We have been very fortunate in Ontario. Over the past two decades, we have had some truly visionary leadership in education, inspired and guided by some of the best minds in the education world. I have been so proud to be an Ontario educator.

Now, something has changed. Call it the rise of populism in Ontario or whatever you want, but the expert is now not needed or wanted. We can get rid of great policies by floating an idea out there with no consultation and absolutely no wisdom or vision.

A wise person once remarked that we are experiencing the death of the expertise era. In a populist wave, public ministers are moving into positions of power with little or no experience. But they are for the ‘people’ so experience no longer matters.

So, as a way to start turning things back to sober discourse on what is best for children, I am suggesting that the current Minister of Education, Lisa Thompson resign.

I have nothing against this person and good for her for becoming a public servant, but she doesn’t know anything about education and she is certainly not a strong advocate for a vital public education system.

She is being moulded as a hatchet person for the current premier who certainly has no love for public education. As you would expect, the Toronto Star has come out against Doug Ford as the anti-education premier – The results show education is enemy number one for Premier Ford, but there is a good point here. The current government is looking for the vulnerable points in our education system.

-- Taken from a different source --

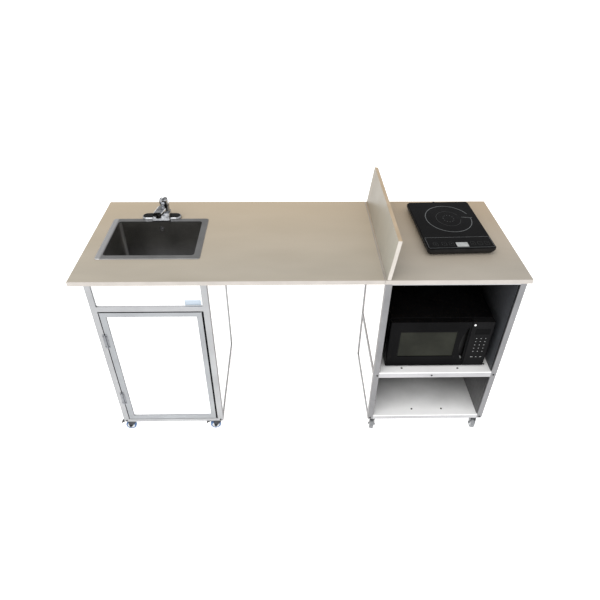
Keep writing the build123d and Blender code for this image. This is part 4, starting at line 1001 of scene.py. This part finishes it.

What costs lots but serves a population that certainly cannot speak for themselves?

Lisa Thompson really has little idea of what she is doing, but it is the job she was assigned and she is going to do it. Calling for her resignation will go nowhere, but the call does need to go out.

We deserve an excellent system. Our system is excellent. Public officials should not destroy what they cannot understand. In the end, we will rebuild, but why put children through all of this?